- Challenge -
Reproduce all of the data exactly, with no line skipped.

= = =

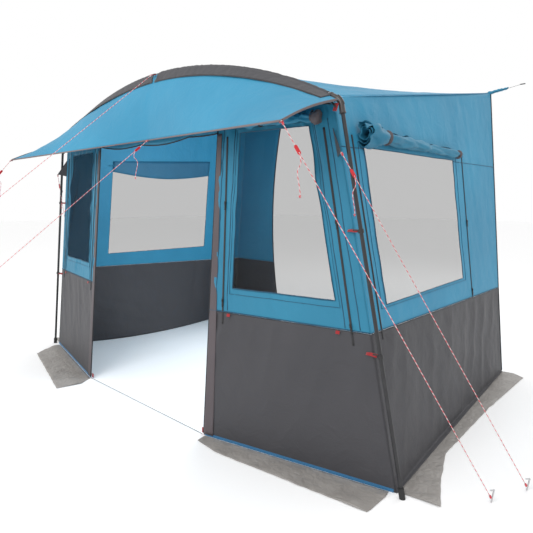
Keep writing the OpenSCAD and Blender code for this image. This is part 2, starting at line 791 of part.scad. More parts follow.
// Tab of folded webbing, hanging from p along d with its face along n
module tab(p, d, n, w, l, t = 3) {
    place(p, d, n) translate([0, -w / 2, -t / 2]) cube([l, w, t]);
}
module webbing_tabs() color(red) {
    tab(apex_ring + [0, 24, 2], [0, -1, -0.2], [0, -0.2, 1], 22, 30);
    tab(middle_guy[0] + [0, 6, -4], [0, -1, -0.35], [0, -0.4, 1], 20, 16);
    both_sides() {
        tab(tip_right_guy[0] + [-6, 8, -6], [1, -1, 0], [0, -0.4, 1], 18, 16);
        tab(facet_at(0.145, base_h - 4) + [4, -8, 0], [0, -0.3, -1], [0.2, -1, 0], 20, 16);
        tab(facet_at(0.83, base_h - 4) + [2, -8, 0], [0, -0.3, -1], [0.2, -1, 0], 20, 16);
        tab(corner3 + [-6, -21, -16], [-0.2, -0.2, -1], [0, -1, 0], 20, 36);
        tab(post_at(36) + [-14, 6, 0], [0, 0, -1], [0, -1, 0], 20, 30);
    }
}

// Plastic hooks round the legs, with a short arm back to the corner of the fabric
module hook(z) {
    grip_h = 18;
    rod(leg_at(z + grip_h / 2), leg_at(z - grip_h / 2), pole_r + 4, pole_r + fit_gap);
    a = leg_at(z) - [pole_r + 2, 0, 0];
    b = [wall_front_x(z) + 3, arch_y + 4, z];
    strip(a, b, [0, -1, 0], 12, 3);
}
module pole_hooks() color(black) {
    hook(1177);
    hook(621);
    mirror([1, 0, 0]) {
        hook(1289);
        hook(669);
    }
}

// Grey gussets, sewn to the front panels beside the legs, that take two of the guys
module corner_patches() color(grey) both_sides() {
    o = facet_at(0.968, patch_tip[2] + 116) + [1, -4, 0];
    side = facet_at(0.972, patch_tip[2] - 16) + [1, -4, 0];
    x = unit(side - o);
    n = unit(cross(x, patch_tip - o));
    down = cross(n, x);
    place(o, x, n) linear_extrude(height = 2) polygon([
        [0, 0],
        [norm(side - o), 0],
        [(patch_tip - o) * x, (patch_tip - o) * down]
    ]);
}

// Straps from the rear corners of the roof, ending in bars for the vehicle's hooks
module rear_straps() color(black) both_sides() {
    a = [rear_top_half + 1, rear_y + 3, rear_h - 6];
    b = [1453, rear_y + rear_strap_l - 4, rear_h + 81];
    strip(a, b - 3.5 * unit(b - a), [0, 0, 1], 25, 2);
    place(b, [1, 0, 0], [0, 0, 1]) rotate([0, 90, 0]) translate([0, 0, -18])
        cylinder(r = 4, h = 36, $fn = 32);
}

leg_upper_right();
leg_upper_left();
leg_lower_right();
leg_lower_left();
elbow_right();
elbow_left();
arch_middle();
arch_right();
arch_left();
foot_caps();
roof();
arch_sleeve();
canopy();
door_header();
wall_right();
wall_left();
wall_base_right();
wall_base_left();
front_right();
front_left();
front_base_right();
front_base_left();
window_right();
window_left();
window_front();
mesh_window();
cover_right();
cover_left();
cover_front();
skirt_right();
skirt_left();
skirt_front_right();
skirt_front_left();
front_zips();
side_zips();
slider_in_high();
slider_in_low();
slider_out_high();
slider_out_low();
slider_side_high();
slider_side_low();
guy_top();
guy_middle();
guy_tip_right();
guy_tip_left();
guy_pole_right();
guy_pole_left();
runner_middle();
runner_tip_right();
runner_tip_left();
runner_pole_right();
runner_pole_left();
pegs_front();
pegs_side();
hem_tape();
door_sill_cord();
webbing_tabs();
pole_hooks();
corner_patches();
rear_straps();
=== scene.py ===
# Looks of an awning tent: one arched pole, a sky-blue and grey polyester shell with
# screens for windows, mud skirts, zips and guy ropes. Metres, +X right, +Y back, +Z up.
from math import asin, ceil, cos, pi, radians, sin, sqrt
import bmesh
import bpy
from mathutils import Matrix, Vector, noise


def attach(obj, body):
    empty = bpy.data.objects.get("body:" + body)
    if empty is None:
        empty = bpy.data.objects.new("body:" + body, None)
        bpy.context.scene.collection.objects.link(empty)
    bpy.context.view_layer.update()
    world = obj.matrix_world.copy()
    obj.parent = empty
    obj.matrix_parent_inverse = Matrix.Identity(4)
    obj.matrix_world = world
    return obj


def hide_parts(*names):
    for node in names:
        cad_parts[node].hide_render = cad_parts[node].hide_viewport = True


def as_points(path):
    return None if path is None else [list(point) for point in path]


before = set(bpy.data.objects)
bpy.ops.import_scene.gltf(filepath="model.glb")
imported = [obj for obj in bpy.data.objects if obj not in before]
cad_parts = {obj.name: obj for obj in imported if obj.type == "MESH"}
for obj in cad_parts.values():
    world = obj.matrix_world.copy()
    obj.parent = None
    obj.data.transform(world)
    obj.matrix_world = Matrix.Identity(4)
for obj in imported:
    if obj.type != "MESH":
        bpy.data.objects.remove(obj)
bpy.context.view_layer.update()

# ---- Camera ----
# A standing viewer's eye level, ahead of the tent and to its right.
EYE = Vector((2.744, -2.804, 1.315))
LOOK = Vector((-0.6823, 0.7190, -0.1326))
lens = bpy.data.cameras.new("camera")
lens.lens = 33.57
lens.sensor_width = 36
camera = bpy.data.objects.new("camera", lens)
camera.location = EYE
camera.rotation_euler = LOOK.to_track_quat("-Z", "Y").to_euler()
bpy.context.scene.collection.objects.link(camera)
bpy.context.scene.camera = camera

# ---- Guy ropes ----
# Braided polyester cord with a red tracer. Each is knotted to a tab on the tent, runs
# through a plastic tensioner and is pegged out taut.


def spaced(stops, step):
    """Values through all the stops, no further apart than step."""
    values = [stops[0]]
    for a, b in zip(stops, stops[1:]):
        n = max(1, ceil((b - a) / step - 1e-6))
        values += [a + (b - a) * k / n for k in range(1, n + 1)]
    return values


def warp(name, us, ws, place, keep=None, size=(1.0, 1.0), close=False):
    """A grid laid onto place(u, w), for the values us to the right and ws up.
    keep(u, w) says which cells stay, and size is the cloth's own size for its UV map."""
    across, up = len(us) - 1, len(ws) - 1
    cloth = bmesh.new()
    bmesh.ops.create_grid(cloth, x_segments=across, y_segments=up, size=1)
    uv = cloth.loops.layers.uv.new("cloth")
    at = {}
    for v in cloth.verts:
        at[v] = (
            us[round((v.co.x + 1) / 2 * across)],
            ws[round((v.co.y + 1) / 2 * up)],
        )
    gone = []
    for f in cloth.faces:
        for corner in f.loops:
            u, w = at[corner.vert]
            corner[uv].uv = (u * size[0], w * size[1])
        if keep:
            u = sum(at[v][0] for v in f.verts) / 4
            w = sum(at[v][1] for v in f.verts) / 4
            if not keep(u, w):
                gone.append(f)
        f.smooth = True
    for v, (u, w) in at.items():
        v.co = place(u, w)
    bmesh.ops.delete(cloth, geom=gone, context="FACES")
    if close:
        bmesh.ops.remove_doubles(cloth, verts=cloth.verts, dist=1e-6)
        rims = [e for e in cloth.edges if e.is_boundary]
        bmesh.ops.holes_fill(cloth, edges=rims, sides=0)
        bmesh.ops.recalc_face_normals(cloth, faces=cloth.faces)
    mesh = bpy.data.meshes.new(name)
    cloth.to_mesh(mesh)
    cloth.free()
    made = bpy.data.objects.new(name, mesh)
    bpy.context.scene.collection.objects.link(made)
    return made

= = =

- Full output -
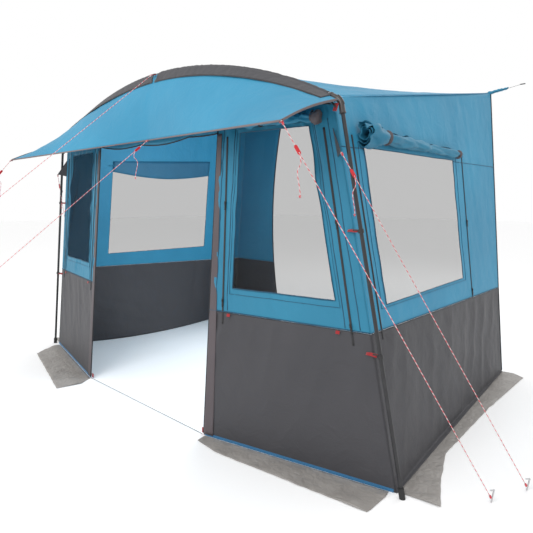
Keep writing the OpenSCAD and Blender code for this image. This is part 2, starting at line 791 of part.scad. More parts follow.
// Tab of folded webbing, hanging from p along d with its face along n
module tab(p, d, n, w, l, t = 3) {
    place(p, d, n) translate([0, -w / 2, -t / 2]) cube([l, w, t]);
}
module webbing_tabs() color(red) {
    tab(apex_ring + [0, 24, 2], [0, -1, -0.2], [0, -0.2, 1], 22, 30);
    tab(middle_guy[0] + [0, 6, -4], [0, -1, -0.35], [0, -0.4, 1], 20, 16);
    both_sides() {
        tab(tip_right_guy[0] + [-6, 8, -6], [1, -1, 0], [0, -0.4, 1], 18, 16);
        tab(facet_at(0.145, base_h - 4) + [4, -8, 0], [0, -0.3, -1], [0.2, -1, 0], 20, 16);
        tab(facet_at(0.83, base_h - 4) + [2, -8, 0], [0, -0.3, -1], [0.2, -1, 0], 20, 16);
        tab(corner3 + [-6, -21, -16], [-0.2, -0.2, -1], [0, -1, 0], 20, 36);
        tab(post_at(36) + [-14, 6, 0], [0, 0, -1], [0, -1, 0], 20, 30);
    }
}

// Plastic hooks round the legs, with a short arm back to the corner of the fabric
module hook(z) {
    grip_h = 18;
    rod(leg_at(z + grip_h / 2), leg_at(z - grip_h / 2), pole_r + 4, pole_r + fit_gap);
    a = leg_at(z) - [pole_r + 2, 0, 0];
    b = [wall_front_x(z) + 3, arch_y + 4, z];
    strip(a, b, [0, -1, 0], 12, 3);
}
module pole_hooks() color(black) {
    hook(1177);
    hook(621);
    mirror([1, 0, 0]) {
        hook(1289);
        hook(669);
    }
}

// Grey gussets, sewn to the front panels beside the legs, that take two of the guys
module corner_patches() color(grey) both_sides() {
    o = facet_at(0.968, patch_tip[2] + 116) + [1, -4, 0];
    side = facet_at(0.972, patch_tip[2] - 16) + [1, -4, 0];
    x = unit(side - o);
    n = unit(cross(x, patch_tip - o));
    down = cross(n, x);
    place(o, x, n) linear_extrude(height = 2) polygon([
        [0, 0],
        [norm(side - o), 0],
        [(patch_tip - o) * x, (patch_tip - o) * down]
    ]);
}

// Straps from the rear corners of the roof, ending in bars for the vehicle's hooks
module rear_straps() color(black) both_sides() {
    a = [rear_top_half + 1, rear_y + 3, rear_h - 6];
    b = [1453, rear_y + rear_strap_l - 4, rear_h + 81];
    strip(a, b - 3.5 * unit(b - a), [0, 0, 1], 25, 2);
    place(b, [1, 0, 0], [0, 0, 1]) rotate([0, 90, 0]) translate([0, 0, -18])
        cylinder(r = 4, h = 36, $fn = 32);
}

leg_upper_right();
leg_upper_left();
leg_lower_right();
leg_lower_left();
elbow_right();
elbow_left();
arch_middle();
arch_right();
arch_left();
foot_caps();
roof();
arch_sleeve();
canopy();
door_header();
wall_right();
wall_left();
wall_base_right();
wall_base_left();
front_right();
front_left();
front_base_right();
front_base_left();
window_right();
window_left();
window_front();
mesh_window();
cover_right();
cover_left();
cover_front();
skirt_right();
skirt_left();
skirt_front_right();
skirt_front_left();
front_zips();
side_zips();
slider_in_high();
slider_in_low();
slider_out_high();
slider_out_low();
slider_side_high();
slider_side_low();
guy_top();
guy_middle();
guy_tip_right();
guy_tip_left();
guy_pole_right();
guy_pole_left();
runner_middle();
runner_tip_right();
runner_tip_left();
runner_pole_right();
runner_pole_left();
pegs_front();
pegs_side();
hem_tape();
door_sill_cord();
webbing_tabs();
pole_hooks();
corner_patches();
rear_straps();
=== scene.py ===
# Looks of an awning tent: one arched pole, a sky-blue and grey polyester shell with
# screens for windows, mud skirts, zips and guy ropes. Metres, +X right, +Y back, +Z up.
from math import asin, ceil, cos, pi, radians, sin, sqrt
import bmesh
import bpy
from mathutils import Matrix, Vector, noise


def attach(obj, body):
    empty = bpy.data.objects.get("body:" + body)
    if empty is None:
        empty = bpy.data.objects.new("body:" + body, None)
        bpy.context.scene.collection.objects.link(empty)
    bpy.context.view_layer.update()
    world = obj.matrix_world.copy()
    obj.parent = empty
    obj.matrix_parent_inverse = Matrix.Identity(4)
    obj.matrix_world = world
    return obj


def hide_parts(*names):
    for node in names:
        cad_parts[node].hide_render = cad_parts[node].hide_viewport = True


def as_points(path):
    return None if path is None else [list(point) for point in path]


before = set(bpy.data.objects)
bpy.ops.import_scene.gltf(filepath="model.glb")
imported = [obj for obj in bpy.data.objects if obj not in before]
cad_parts = {obj.name: obj for obj in imported if obj.type == "MESH"}
for obj in cad_parts.values():
    world = obj.matrix_world.copy()
    obj.parent = None
    obj.data.transform(world)
    obj.matrix_world = Matrix.Identity(4)
for obj in imported:
    if obj.type != "MESH":
        bpy.data.objects.remove(obj)
bpy.context.view_layer.update()

# ---- Camera ----
# A standing viewer's eye level, ahead of the tent and to its right.
EYE = Vector((2.744, -2.804, 1.315))
LOOK = Vector((-0.6823, 0.7190, -0.1326))
lens = bpy.data.cameras.new("camera")
lens.lens = 33.57
lens.sensor_width = 36
camera = bpy.data.objects.new("camera", lens)
camera.location = EYE
camera.rotation_euler = LOOK.to_track_quat("-Z", "Y").to_euler()
bpy.context.scene.collection.objects.link(camera)
bpy.context.scene.camera = camera

# ---- Guy ropes ----
# Braided polyester cord with a red tracer. Each is knotted to a tab on the tent, runs
# through a plastic tensioner and is pegged out taut.


def spaced(stops, step):
    """Values through all the stops, no further apart than step."""
    values = [stops[0]]
    for a, b in zip(stops, stops[1:]):
        n = max(1, ceil((b - a) / step - 1e-6))
        values += [a + (b - a) * k / n for k in range(1, n + 1)]
    return values


def warp(name, us, ws, place, keep=None, size=(1.0, 1.0), close=False):
    """A grid laid onto place(u, w), for the values us to the right and ws up.
    keep(u, w) says which cells stay, and size is the cloth's own size for its UV map."""
    across, up = len(us) - 1, len(ws) - 1
    cloth = bmesh.new()
    bmesh.ops.create_grid(cloth, x_segments=across, y_segments=up, size=1)
    uv = cloth.loops.layers.uv.new("cloth")
    at = {}
    for v in cloth.verts:
        at[v] = (
            us[round((v.co.x + 1) / 2 * across)],
            ws[round((v.co.y + 1) / 2 * up)],
        )
    gone = []
    for f in cloth.faces:
        for corner in f.loops:
            u, w = at[corner.vert]
            corner[uv].uv = (u * size[0], w * size[1])
        if keep:
            u = sum(at[v][0] for v in f.verts) / 4
            w = sum(at[v][1] for v in f.verts) / 4
            if not keep(u, w):
                gone.append(f)
        f.smooth = True
    for v, (u, w) in at.items():
        v.co = place(u, w)
    bmesh.ops.delete(cloth, geom=gone, context="FACES")
    if close:
        bmesh.ops.remove_doubles(cloth, verts=cloth.verts, dist=1e-6)
        rims = [e for e in cloth.edges if e.is_boundary]
        bmesh.ops.holes_fill(cloth, edges=rims, sides=0)
        bmesh.ops.recalc_face_normals(cloth, faces=cloth.faces)
    mesh = bpy.data.meshes.new(name)
    cloth.to_mesh(mesh)
    cloth.free()
    made = bpy.data.objects.new(name, mesh)
    bpy.context.scene.collection.objects.link(made)
    return made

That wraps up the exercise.